The floods and mudslides also severed access to the country’s largest port in Vancouver, disrupting already strained global supply chains.
Prime Minister Justin Trudeau said his government would help the province recover from what he called a “terrible, terrible disaster.”
Ottawa is sending hundreds of air force personnel to aid the recovery and “there are thousands more on standby,” Trudeau told reporters in Washington ahead of a U.S.-Canada-Mexico summit on Thursday.
Some affected towns are in remote mountain areas with limited access and freezing temperatures.
In Tulameen, northeast of Vancouver, up to 400 people are trapped, many without power, said Erick Thompson, a spokesman for the area’s emergency operations.
“(We) did a helicopter flight recently, dropped off food,” he told the Canadian Broadcasting Corp.
In Hope, 100 miles (160 km) east of Vancouver, food was starting to run low. Pastor Jeff Kuhn said a quarter of the town’s 6,000 residents were seeking shelter.
About 100 volunteers at the Dukh Nivaran Sahib Gurdwara Sikh temple in Surrey spent all night Tuesday preparing about 3,000 meals and then hired helicopters to deliver the food to Hope, said the temple’s president, Narinder Singh Walia.
SECOND RECENT CALAMITY
The disaster could be one of the most expensive in Canadian history.
The flooding is the second weather-related calamity to hit British Columbia in the past few months. A massive wildfire in the same region as some of the devastation destroyed an entire town in late June.
“These are extraordinary events not measured before, not contemplated before,” Horgan said.
Canadian exporters of commodities from grain to fertilizer and oil scrambled to divert shipments away from Vancouver but found few easy alternatives.

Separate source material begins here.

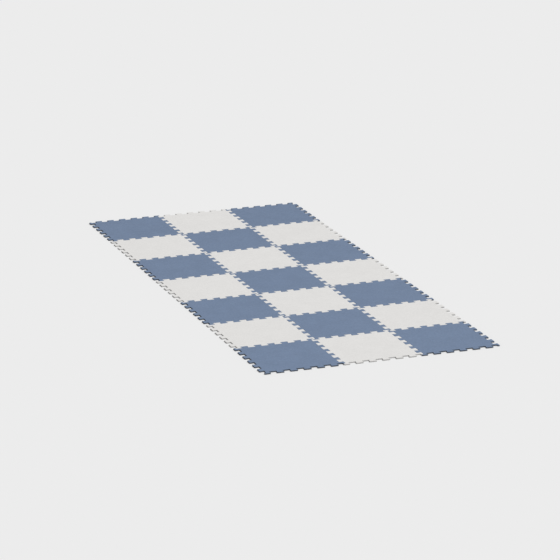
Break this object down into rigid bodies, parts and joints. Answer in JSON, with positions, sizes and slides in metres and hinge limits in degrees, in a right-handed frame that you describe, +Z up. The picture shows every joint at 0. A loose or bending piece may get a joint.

Canadian Pacific Railway Ltd and Canadian National Railway Co , the country’s two biggest rail companies, said their lines into Vancouver remained unusable on Wednesday.
After a phenomenon known as an atmospheric river dumped a month’s worth of rain in two days, officials are concerned that another downpour could overwhelm a pumping station near Abbotsford, a city of 160,000 east of Vancouver, which has already been partly evacuated.
Mayor Henry Braun said volunteers built a dam around the station overnight.
“That will buy us some more time, but if we had another weather event like we just went through, we are in deep doo-doo (trouble),” he told reporters.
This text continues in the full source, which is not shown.